Without any professional guidance, the Devis refinance their current home and use the funds to make a significant down payment on their dream home. They believe that since the mortgage is placed on the current home that has been converted to a rental property, they will be entitled to an interest deduction against the rental income that the property generates.

Interest deductibility rules

The rules for interest deductibility are found in paragraph 20(1)( c ) of the Income Tax Act. There are four conditions that must be met for interest to be deductible:

  1. There is an obligation to pay the interest costs.
  2. The interest costs must be paid or payable during the year.
  3. The interest costs are reasonable.
  4. The borrowed money must be used to earn income from a business or property.

The first three conditions are straightforward and easy to meet. The fourth is the key to interest deductibility: it has caused much confusion over the years and been the subject of many court decisions. In Income Tax Folio S3-F6-C1, Interest Deductibility, the Canada Revenue Agency (CRA) provides an in-depth summary of its position on when interest is tax-deductible under a variety of circumstances based on past court decisions.

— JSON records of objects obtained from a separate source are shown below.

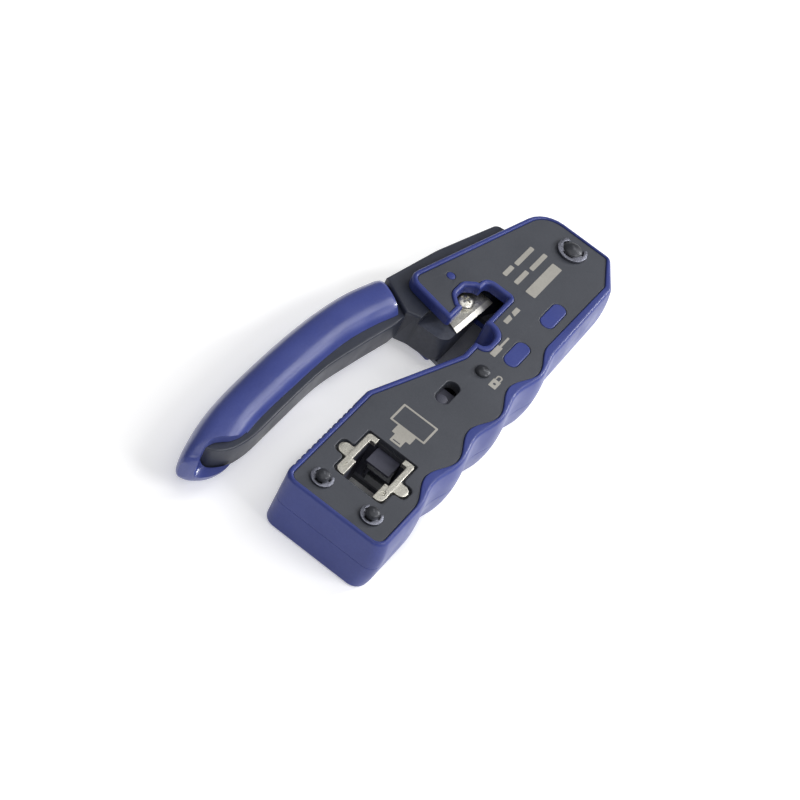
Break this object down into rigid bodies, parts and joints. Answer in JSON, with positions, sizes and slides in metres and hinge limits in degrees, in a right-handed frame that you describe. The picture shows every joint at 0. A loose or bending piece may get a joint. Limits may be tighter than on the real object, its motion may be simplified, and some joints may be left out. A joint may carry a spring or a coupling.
{
  "type": "rj45 crimping tool",
  "caption": "Hand crimping tool for eight-way modular plugs: moulded body with plug pocket, squeezed sprung handle, cable notch with blade, and sliding lock.",
  "frame": {"origin": "centre of the bounding box in plan, on the plane of the back face, with the handle open as in the rest pose", "axes": "+X runs along the tool from the plug pocket to the handle pivot, +Y points from the body to the moving handle, +Z points out of the front face"},
  "size_m": [0.1542, 0.0616, 0.0217],
  "materials": {
    "skin": "smooth soft-touch blue overmould",
    "shell": "fine-textured dark grey moulding",
    "arm": "dark grey satin moulding",
    "steel": "stamped steel",
    "silver": "bright satin steel",
    "black": "blackened steel"
  },
  "bodies": {
    "body": {"front_overmould": "skin", "back_overmould": "skin", "front_shell": "shell", "back_shell": "shell", "front_frame_plate": "black", "back_frame_plate": "steel", "plug_nest": "black", "die_plate_pin1": "silver", "die_plate_pin8": "silver", "overmould_island_1": "skin", "overmould_island_2": "skin", "overmould_island_3": "skin", "die_pin_1": "black", "die_pin_8": "black", "die_clip_1": "black", "die_clip_8": "black", "pivot_pin": "black", "pivot_clip": "black", "cover_screw": "black", "return_spring": "steel"},
    "handle": {"handle_arm": "arm", "grip_sleeve": "skin", "cutting_blade": "silver", "blade_screw": "silver", "crank_pin": "steel"},
    "link": {"drive_link": "steel"},
    "ram": {"drive_bar": "steel", "bar_pin": "steel", "punch_block": "black", "trimming_blade": "black", "contact_comb": "steel", "cord_presser": "steel"},
    "lock": {"lock_slider": "black"}
  },
  "joints": [
    {"name": "handle_hinge", "type": "hinge", "parent": "body", "child": "handle", "pos_m": [0.06925, -0.01095, 0.0098], "axis": [0, 0, 1], "range_deg": [0, 5.5], "stiffness_Nm_per_rad": 0.4, "springref_deg": -14.32},
    {"name": "link_pivot", "type": "hinge", "parent": "handle", "child": "link", "pos_m": [0.06195, -0.00105, 0.0098], "axis": [0, 0, 1], "range_deg": [-8.3, 0.1]},
    {"name": "ram_slide", "type": "slide", "parent": "body", "child": "ram", "axis": [-1, 0, 0], "range_m": [0, 0.0017], "deforming": ["return_spring"]},
    {"name": "lock_slide", "type": "slide", "parent": "body", "child": "lock", "axis": [1, 0, 0], "range_m": [0, 0.0052]}
  ],
  "couplings": [
    {"joint": "link_pivot", "follows": "handle_hinge", "ratio": -1.4612},
    {"joint": "ram_slide", "follows": "handle_hinge", "m_per_rad": 0.016907}
  ]
}
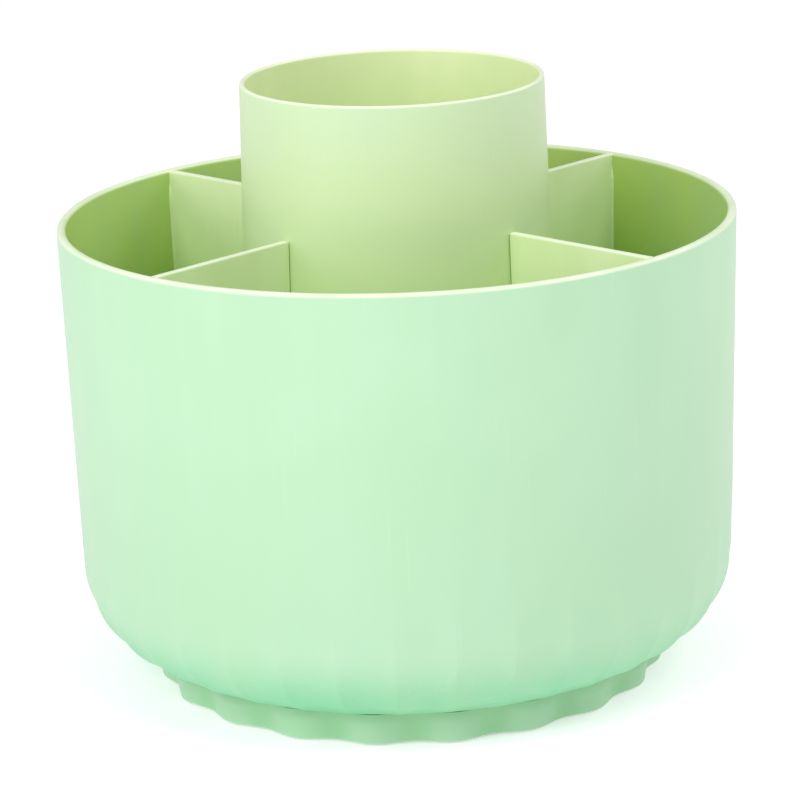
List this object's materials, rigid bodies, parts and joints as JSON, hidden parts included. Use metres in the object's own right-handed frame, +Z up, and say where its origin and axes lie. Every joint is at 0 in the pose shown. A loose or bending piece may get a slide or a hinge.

A key element to interest deductibility is the concept of “tracing” or “linking” the borrowed money to an income-producing purpose. More specifically, the CRA will base interest deductibility on the current use — not the original use — of borrowed money. This means borrowed money that was tax-deductible in the past may not necessarily be tax-deductible in the future.

How does the tracing or linking concept impact the Nestors and the Devis?

The Nestors refinanced their rental property to extract money to help their son, George, buy his first home. Using the tracing or linking principle established by the courts and the CRA, the current use of the money will determine if interest is tax-deductible. Since the current use is linked to George’s personal residence, interest on the borrowed money used to purchase George’s home isn’t tax-deductible. The fact that a rental property is used as collateral to obtain the loan is of no consequence in determining the interest deduction. Therefore, interest on the portion of the loan used to help George buy his first home isn’t tax-deductible.

The result is similar in the Devis’ situation. They used the equity in their current home to help fund the purchase of their dream home. Although their original home has been converted to a rental property, the tracing principle connects the current use of the borrowed money to the purchase of the new principal residence (i.e., dream home), which isn’t an income property. As a result, the interest costs on the borrowed funds aren’t tax-deductible.

Note that there are also possible tax implications with converting the principal residence into a rental property.

These examples highlight how easy it is to fall into the trap of expecting an interest deduction when there isn’t one. More importantly, they highlight the need to obtain professional tax advice prior to these types of transactions to determine if steps may be taken to link the borrowed money and the income in order to maintain interest deductibility.